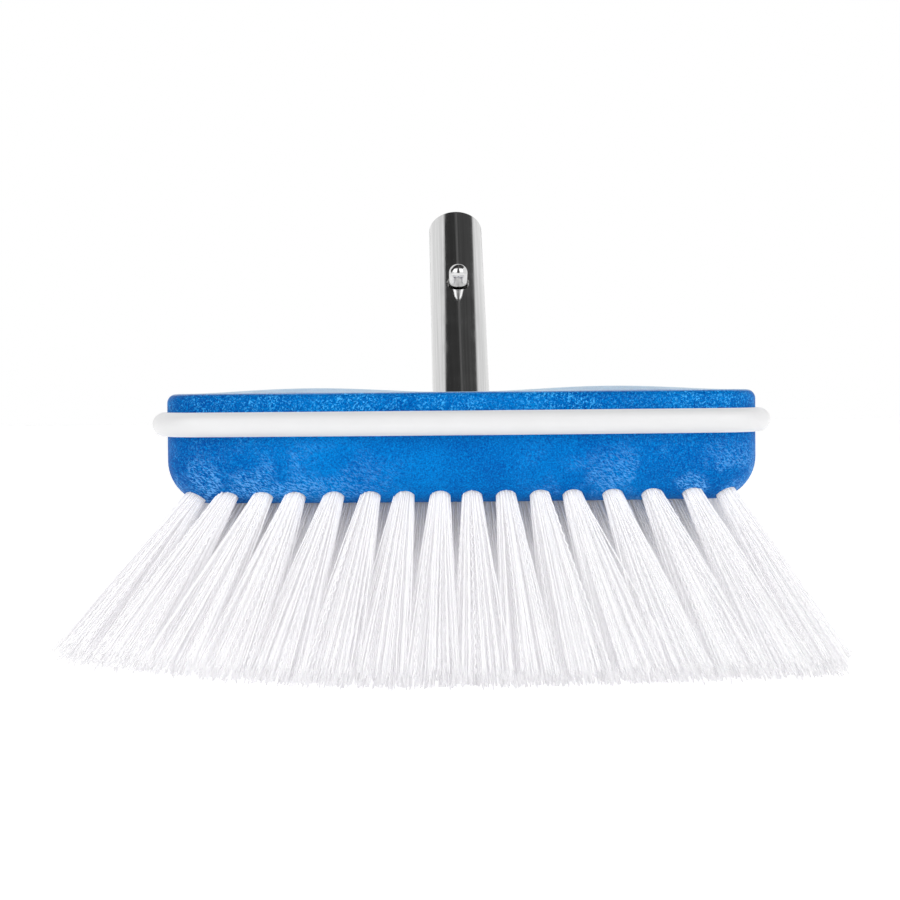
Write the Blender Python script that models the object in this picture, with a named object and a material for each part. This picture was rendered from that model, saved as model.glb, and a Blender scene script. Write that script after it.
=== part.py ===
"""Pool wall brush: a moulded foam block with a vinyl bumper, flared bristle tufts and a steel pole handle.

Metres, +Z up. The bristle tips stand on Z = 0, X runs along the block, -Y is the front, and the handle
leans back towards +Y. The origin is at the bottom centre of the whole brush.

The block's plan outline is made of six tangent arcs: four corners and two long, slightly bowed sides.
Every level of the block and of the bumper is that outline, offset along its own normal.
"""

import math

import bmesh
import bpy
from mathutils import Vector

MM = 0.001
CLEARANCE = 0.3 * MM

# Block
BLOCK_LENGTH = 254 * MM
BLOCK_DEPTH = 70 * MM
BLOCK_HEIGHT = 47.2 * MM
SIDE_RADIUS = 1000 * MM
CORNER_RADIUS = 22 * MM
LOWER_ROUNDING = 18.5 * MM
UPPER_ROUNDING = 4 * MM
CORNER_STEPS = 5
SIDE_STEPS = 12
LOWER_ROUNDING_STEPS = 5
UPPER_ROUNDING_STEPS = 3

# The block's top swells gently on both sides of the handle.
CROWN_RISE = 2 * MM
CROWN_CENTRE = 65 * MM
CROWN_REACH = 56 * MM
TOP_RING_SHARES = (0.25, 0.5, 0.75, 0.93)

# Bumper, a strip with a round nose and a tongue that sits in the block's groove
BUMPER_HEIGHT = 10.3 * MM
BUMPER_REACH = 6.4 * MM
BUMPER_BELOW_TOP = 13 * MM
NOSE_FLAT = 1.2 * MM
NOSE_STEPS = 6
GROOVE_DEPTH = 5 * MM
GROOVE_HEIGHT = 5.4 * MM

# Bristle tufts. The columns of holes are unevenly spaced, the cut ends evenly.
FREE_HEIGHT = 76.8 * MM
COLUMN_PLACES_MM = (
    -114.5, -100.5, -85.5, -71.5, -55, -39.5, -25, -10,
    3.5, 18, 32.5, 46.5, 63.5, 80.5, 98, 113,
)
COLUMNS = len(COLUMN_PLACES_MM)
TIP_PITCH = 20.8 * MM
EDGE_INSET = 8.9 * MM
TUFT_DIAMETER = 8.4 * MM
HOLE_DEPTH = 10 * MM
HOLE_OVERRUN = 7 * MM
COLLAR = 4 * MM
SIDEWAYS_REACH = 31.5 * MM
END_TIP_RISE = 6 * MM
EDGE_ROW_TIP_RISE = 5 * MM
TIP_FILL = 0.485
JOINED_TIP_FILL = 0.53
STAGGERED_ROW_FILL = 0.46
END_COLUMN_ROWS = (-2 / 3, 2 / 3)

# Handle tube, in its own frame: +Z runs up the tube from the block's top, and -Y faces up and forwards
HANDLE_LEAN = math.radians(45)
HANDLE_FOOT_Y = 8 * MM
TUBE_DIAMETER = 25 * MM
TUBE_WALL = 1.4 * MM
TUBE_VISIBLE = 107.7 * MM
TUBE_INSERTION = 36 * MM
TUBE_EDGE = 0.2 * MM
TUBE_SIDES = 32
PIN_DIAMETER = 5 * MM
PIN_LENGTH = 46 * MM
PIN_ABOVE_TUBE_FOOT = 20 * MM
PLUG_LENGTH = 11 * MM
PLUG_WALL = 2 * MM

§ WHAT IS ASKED
Track down every line of the material containing the string "with", and copy it.

§ SOLVED EXERCISE
Write the Blender Python script that models the object in this picture, with a named object and a material for each part. This picture was rendered from that model, saved as model.glb, and a Blender scene script. Write that script after it.
"""Pool wall brush: a moulded foam block with a vinyl bumper, flared bristle tufts and a steel pole handle.
# Bumper, a strip with a round nose and a tongue that sits in the block's groove